Fortunately, Whitney remains a crafty and talented arranger, and Resurgam is another solid, if rarely remarkable, collection of electronic mood music. Fresh from numerous collaborations and remix projects, Resurgam comes off as comfortable and relaxed, the sound of Whitney happy to be back on his home turf and exploring the range of his art. Opener “New to a Few”, with its chanted vocals, laser-beam synth hooks and pulsating drum loops, resembles a late ’80s-style hip-hop backing track, and a few other songs here, like the shuffling “M.G. Jack” and the nervous twitch of “Death Watch” similarly, if vaguely, hint at club-style dynamics. Just as often, Whitney revels in the more serene, almost new age-y textures of the ominous “Autumnal Ego” and the lovely “I Heart Drum Machines”, while seasoning much of the album with similarly mellow sub-two-minute interludes throughout.

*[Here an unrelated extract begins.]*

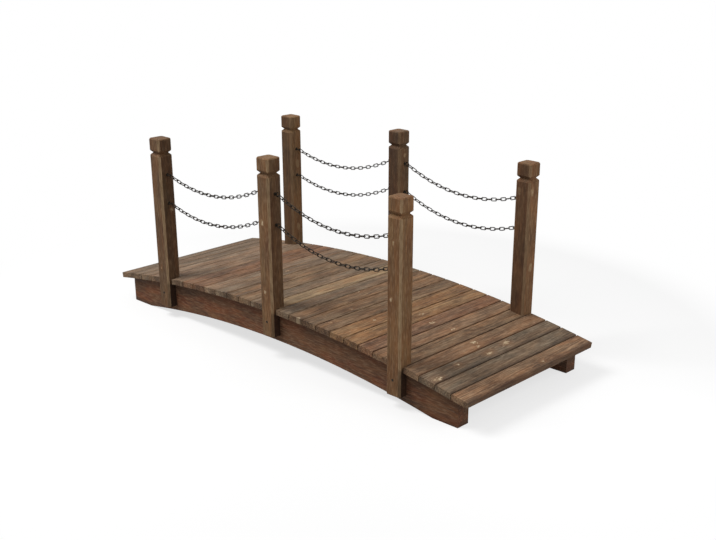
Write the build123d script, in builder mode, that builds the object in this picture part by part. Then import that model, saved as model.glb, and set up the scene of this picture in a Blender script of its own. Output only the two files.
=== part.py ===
"""Garden moon bridge: a low arched footbridge of stained fir with chain rails.

Two arched side beams with flat feet carry a deck of cross planks. Six posts stand over
the beams: the inner half of each post sits on a shortened plank, and its outer half runs
down past the deck as a tongue on the beam's outer face. Two chains hang in each bay
between screw eyes on the posts' facing sides.

Frame, in millimetres: X runs along the span, Y across it, Z up. The origin is on the
ground at the middle of the span, so the beams' feet stand on z = 0.
"""

import os
from math import asin, asinh, atan, cos, cosh, pi, sin, sinh, sqrt

from build123d import *

# Deck
deck_length = 1580
deck_width = 600
deck_end_height = 96
deck_crown_height = 166
plank_count = 27
plank_width = 56
plank_thickness = 18
plank_eased_edge = 1.5

# Side beams
beam_length = 1490
beam_thickness = 45
deck_overhang = 18
foot_length = 91
arch_height = 55

# Posts
post_size = 54
post_arris = 6.5
post_proud_of_deck = 12
post_top_end = 611
post_top_middle = 632
post_top_arris = 3
post_plank_from_end = 5
tongue_above_beam_edge = 20
neck_below_top = 47
neck_depth = 10

# Chain links and screw eyes
link_count = 24
link_inner_length = 19.1
link_inner_width = 6.2
link_outer_corner = 2.6
link_wire = 3
link_slack = 0.15
upper_eye_above_deck = 359
lower_eye_above_deck = 264
eye_reach = 12
eye_inner_radius = 5
eye_wire = 3
eye_level_bearing = 4.1
eye_stem_radius = 2
eye_stem_length = 6
eye_collar_radius = 5.5
eye_collar_thickness = 1.5

# The deck's top follows one circle through its two ends and its crown, and the beams'
# tops follow the same circle one plank lower.
half_deck = deck_length / 2
deck_rise = deck_crown_height - deck_end_height
deck_radius = (half_deck**2 + deck_rise**2) / (2 * deck_rise)
arch_centre_height = deck_crown_height - deck_radius
beam_top_radius = deck_radius - plank_thickness
end_plank_angle = asin(half_deck / deck_radius) - atan(plank_width / 2 / deck_radius)
plank_step = 2 * end_plank_angle / (plank_count - 1)

# The posts stand at planks counted from the ends and at the middle plank.
middle_plank = (plank_count + 1) // 2
post_planks = (post_plank_from_end, middle_plank, plank_count + 1 - post_plank_from_end)
post_angle = (middle_plank - post_plank_from_end) * plank_step
post_station = deck_radius * sin(post_angle)
beam_outer_face = deck_width / 2 - deck_overhang
post_line = deck_width / 2 + post_proud_of_deck - post_size / 2

ends = {"left": -1, "middle": 0, "right": 1}
sides = {"near": -1, "far": 1}

os.makedirs("parts", exist_ok=True)


def save(piece, name):
    """Labels a finished piece and writes it under the same name."""
    piece.part.label = name
    export_step(piece.part, f"parts/{name}.step")


def arch_point(radius, angle):
    """Point (x, z) on a circle about the arch's centre, at an angle from the crown."""
    return radius * sin(angle), arch_centre_height + radius * cos(angle)


def arch_plane(radius, angle, y=0):
    """Plane that lies on the arch there, with its normal pointing up out of the deck."""
    x, z = arch_point(radius, angle)
    return Plane(origin=(x, y, z), x_dir=(cos(angle), 0, -sin(angle)), z_dir=(sin(angle), 0, cos(angle)))


def underside_height(x):
    """Height above the ground of the beams' arched lower edge."""
    half_opening = beam_length / 2 - foot_length
    radius = (half_opening**2 + arch_height**2) / (2 * arch_height)
    return arch_height - radius + sqrt(radius**2 - x**2)


def neck_height(end):
    """Height of a post's neck. The middle posts stand on the crown, so theirs is higher."""
    top = post_top_middle if end == 0 else post_top_end
    return top - neck_below_top


# Side beams
# Each is sawn from one board, with an arched top, flat feet and an arched underside.
def side_beam(side):
    half = beam_length / 2
    foot = half - foot_length
    end_height = arch_point(beam_top_radius, asin(half / beam_top_radius))[1]
    crown_height = arch_point(beam_top_radius, 0)[1]
    middle_of_board = side * (beam_outer_face - beam_thickness / 2)
    with BuildPart() as beam:
        with BuildSketch(Plane.XZ.offset(-middle_of_board)):
            with BuildLine():
                ThreePointArc((-half, end_height), (0, crown_height), (half, end_height))
                Polyline((half, end_height), (half, 0), (foot, 0))
                ThreePointArc((foot, 0), (0, arch_height), (-foot, 0))
                Polyline((-foot, 0), (-half, 0), (-half, end_height))
            make_face()
        extrude(amount=beam_thickness / 2, both=True)
    return beam


for side_name, side in sides.items():
    save(side_beam(side), f"side_beam_{side_name}")


# Deck planks
# Each plank lies flat on the arch and touches it along its middle line. The planks under
# the posts end at the beams' outer faces, where the posts' tongues pass.
def deck_plank(number):
    length = 2 * beam_outer_face if number in post_planks else deck_width
    seat = arch_plane(beam_top_radius, (number - middle_plank) * plank_step)
    with BuildPart() as plank:
        with BuildSketch(seat):
            Rectangle(plank_width, length)
        extrude(amount=plank_thickness)
        long_edges = plank.edges().filter_by(Axis.Y)
        upper_edges = long_edges.sort_by(Axis(seat.origin, seat.z_dir))[-2:]
        chamfer(upper_edges, length=plank_eased_edge)
    return plank


for number in range(1, plank_count + 1):
    save(deck_plank(number), f"deck_plank_{number:02d}")


# Posts
# One stick with planed arrises. Four V cuts make the neck under the head, and below the
# deck the inner half is cut away, on the slope of the plank that it stands on.
def post(side, end):
    station = end * post_station
    line = side * post_line
    half = post_size / 2
    bottom = underside_height(station) + tongue_above_beam_edge
    top = neck_height(end) + neck_below_top
    shoulder_depth = beam_outer_face - (post_line - half)
    shoulder = arch_plane(deck_radius, end * post_angle, side * (post_line - half))
    with BuildPart() as stick:
        with BuildSketch(Plane.XY.offset(bottom)) as section:
            with Locations((station, line)):
                Rectangle(post_size, post_size)
            chamfer(section.vertices(), length=post_arris)
        extrude(amount=top - bottom)
        chamfer(stick.faces().sort_by(Axis.Z)[-1].edges(), length=post_top_arris)
        for turn in range(4):
            angle = turn * pi / 2
            across_face = Plane(
                origin=(station, line, neck_height(end)),
                x_dir=(cos(angle), sin(angle), 0),
                z_dir=(sin(angle), -cos(angle), 0),
            )
            with BuildSketch(across_face):
                with BuildLine():
                    Polyline(
                        (half - neck_depth, 0),
                        (half + 1, neck_depth + 1),
                        (half + 1, -neck_depth - 1),
                        close=True,
                    )
                make_face()
            extrude(amount=post_size, both=True, mode=Mode.SUBTRACT)
        with BuildSketch(shoulder):
            Rectangle(2 * post_size, 2 * shoulder_depth)
        extrude(amount=-2 * shoulder.origin.Z, mode=Mode.SUBTRACT)
    return stick


for side_name, side in sides.items():
    for end_name, end in ends.items():
        save(post(side, end), f"post_{side_name}_{end_name}")


# Screw eyes
# A ring of wire on a stem, screwed home until its collar bears on the post. The rings on
# the middle posts stand upright, and those on the end posts lie level.
with BuildPart() as screw_eye:
    with BuildSketch(Plane.XZ):
        with Locations((eye_reach, 0)):
            RegularPolygon(eye_inner_radius + eye_wire, 8, major_radius=False)
            RegularPolygon(eye_inner_radius, 8, major_radius=False, mode=Mode.SUBTRACT)
    extrude(amount=eye_wire / 2, both=True)
    with BuildSketch(Plane.YZ):
        RegularPolygon(eye_stem_radius, 6)
    extrude(amount=eye_stem_length)
    with BuildSketch(Plane.YZ):
        RegularPolygon(eye_collar_radius, 8)
    extrude(amount=eye_collar_thickness)


def eye_height(end, rise):
    """Height of a screw eye, measured up the post from the deck."""
    return arch_point(deck_radius, end * post_angle)[1] + rise


def eyes_on_side(side):
    places = []
    for rise in (upper_eye_above_deck, lower_eye_above_deck):
        for end in ends.values():
            for facing in (-1, 1):
                if facing == end:
                    continue
                x = end * post_station + facing * post_size / 2
                origin = (x, side * post_line, eye_height(end, rise))
                turn = (0, 0, 1) if end == 0 else (0, 1, 0)
                places.append(Plane(origin=origin, x_dir=(facing, 0, 0), z_dir=turn).location)
    with BuildPart() as eyes:
        with Locations(*places):
            add(screw_eye.part)
    return eyes


for side_name, side in sides.items():
    save(eyes_on_side(side), f"screw_eyes_{side_name}")


# Chain links
# A link is a long ring of wire. Each one bears on the inside of the next, a quarter turn
# round from it, and the first and last hang in the screw eyes.
with BuildPart() as link:
    with BuildSketch() as outline:
        Rectangle(link_inner_length + 2 * link_wire, link_inner_width + 2 * link_wire)
        chamfer(outline.vertices(), length=link_outer_corner)
        Rectangle(link_inner_length, link_inner_width, mode=Mode.SUBTRACT)
    extrude(amount=link_wire / 2, both=True)


def hanging_points(start, finish, steps, step_length):
    """Points (x, z) at equal steps along a chain of set length that hangs freely.

    The chain follows a catenary, and the catenary's scale is found by bisection.
    """
    span = finish[0] - start[0]
    climb = finish[1] - start[1]
    level_length = sqrt((steps * step_length) ** 2 - climb**2)
    low, high = span / 20, span * 20
    for _ in range(80):
        scale = (low + high) / 2
        if 2 * scale * sinh(span / (2 * scale)) > level_length:
            low = scale
        else:
            high = scale
    lowest = span / 2 - scale * asinh(climb / (2 * scale * sinh(span / (2 * scale))))
    points = []
    for index in range(steps + 1):
        x = scale * asinh(index * step_length / scale - sinh(lowest / scale))
        z = scale * (cosh(x / scale) - cosh(lowest / scale))
        points.append((start[0] + lowest + x, start[1] + z))
    return points


def chain(side, bay, rise):
    """The chain in the bay on one side of the middle post, bay -1 or 1.

    It hangs from the end post to the middle post. Its first link stands upright in a level
    ring, and its last lies flat on the lower outer flat of an upright ring.
    """
    eye_middle = post_size / 2 + eye_reach
    bearing = eye_inner_radius - 2 * link_slack
    start = (-post_station + eye_middle + eye_level_bearing, eye_height(-1, rise))
    finish = (-eye_middle - bearing * cos(pi / 8), eye_height(0, rise) - bearing * sin(pi / 8))
    step = link_inner_length - link_slack
    points = hanging_points(start, finish, link_count, step)
    places = []
    for index in range(link_count):
        (x0, z0), (x1, z1) = points[index], points[index + 1]
        run = (-bay * (x1 - x0), 0, z1 - z0)
        flat = (-run[2], 0, run[0])
        upright = (0, 1, 0)
        middle = (-bay * (x0 + x1) / 2, side * post_line, (z0 + z1) / 2)
        normal = upright if index % 2 == 0 else flat
        places.append(Plane(origin=middle, x_dir=run, z_dir=normal).location)
    with BuildPart() as links:
        with Locations(*places):
            add(link.part)
    return links


for side_name, side in sides.items():
    for bay_name, bay in {"left": -1, "right": 1}.items():
        for level, rise in {"upper": upper_eye_above_deck, "lower": lower_eye_above_deck}.items():
            save(chain(side, bay, rise), f"chain_{side_name}_{bay_name}_{level}")
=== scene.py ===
"""Looks of the garden moon bridge: dark stained fir, black chain rails, pale studio.

Frame, in metres: X runs along the span, Y across it, Z up, with the ground at z = 0.
"""

from math import asinh, cos, cosh, pi, radians, sin, sinh, sqrt

import bpy
from mathutils import Matrix, Vector


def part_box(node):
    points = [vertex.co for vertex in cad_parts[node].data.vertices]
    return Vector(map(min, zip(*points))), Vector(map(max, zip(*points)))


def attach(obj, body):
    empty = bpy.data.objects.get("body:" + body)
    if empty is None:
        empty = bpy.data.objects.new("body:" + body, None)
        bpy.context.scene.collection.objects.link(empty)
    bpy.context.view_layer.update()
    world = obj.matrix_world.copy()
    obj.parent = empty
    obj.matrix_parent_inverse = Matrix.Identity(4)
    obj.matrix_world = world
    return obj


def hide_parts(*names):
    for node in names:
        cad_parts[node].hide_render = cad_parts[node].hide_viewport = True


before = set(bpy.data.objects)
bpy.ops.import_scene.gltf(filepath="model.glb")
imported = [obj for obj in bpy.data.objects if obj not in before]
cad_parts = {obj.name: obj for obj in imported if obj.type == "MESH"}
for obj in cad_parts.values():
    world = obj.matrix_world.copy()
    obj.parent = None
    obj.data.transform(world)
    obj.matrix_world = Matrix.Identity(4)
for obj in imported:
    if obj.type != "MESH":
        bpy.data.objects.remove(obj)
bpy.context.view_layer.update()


# Side beams
# Two boards of fir on edge, sawn to an arch and soaked in a red-brown stain before the
# deck was laid on them. Grain runs along the span, and the planed faces show knots.


def seen(red, green, blue):
    """The linear colour of a tint given as it looks on a screen, 0 to 255."""
    channels = []
    for level in (red, green, blue):
        level = level / 255
        channels.append(level / 12.92 if level <= 0.04045 else ((level + 0.055) / 1.055) ** 2.4)
    return (*channels, 1)


def shader_group(name, inputs, outputs):
    """A new shader group. Inputs are (kind, name, value) and outputs (kind, name)."""
    tree = bpy.data.node_groups.new(name, "ShaderNodeTree")
    for kind, label, value in inputs:
        socket = tree.interface.new_socket(label, in_out="INPUT", socket_type=f"NodeSocket{kind}")
        socket.default_value = value
    for kind, label in outputs:
        tree.interface.new_socket(label, in_out="OUTPUT", socket_type=f"NodeSocket{kind}")
    return tree, tree.nodes.new("NodeGroupInput").outputs, tree.nodes.new("NodeGroupOutput")


def fill(tree, node, values):
    """Sets a node's inputs. A value that is another node's socket is linked instead."""
    for name, value in values.items():
        if isinstance(value, bpy.types.NodeSocket):
            tree.links.new(value, node.inputs[name])
        else:
            node.inputs[name].default_value = value
    return node


def add(tree, kind, values=(), **settings):
    """Adds a node with its settings and its inputs' values."""
    node = tree.nodes.new(kind)
    for name, value in settings.items():
        setattr(node, name, value)
    return fill(tree, node, dict(values))


def use(tree, group, values):
    """Places a shader group in a tree and returns its outputs."""
    return fill(tree, add(tree, "ShaderNodeGroup", node_tree=group), values).outputs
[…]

And because this is an Anticon release, Why?’s Yoni Wolf makes his trademark appearance on “Well Water Black”, contributing a typically quirky rap to Whitney’s sputtering drum-and-bass arrangement. Perhaps the one thing that Anticon really does have in common with current mainstream pop and hip-hop is a heavy reliance on back-patting guest stars. It winds up being Resurgam’s most interesting song overall, if only by briefly severing the uniformity of the rest of the album, all too handily summarizing the dilemma that Alias — and, possibly soon, Anticon as a whole — may be facing. Resurgam is pleasant and occasionally quite captivating ear candy from an artist who may nevertheless have to work harder in the future in order to remain distinct.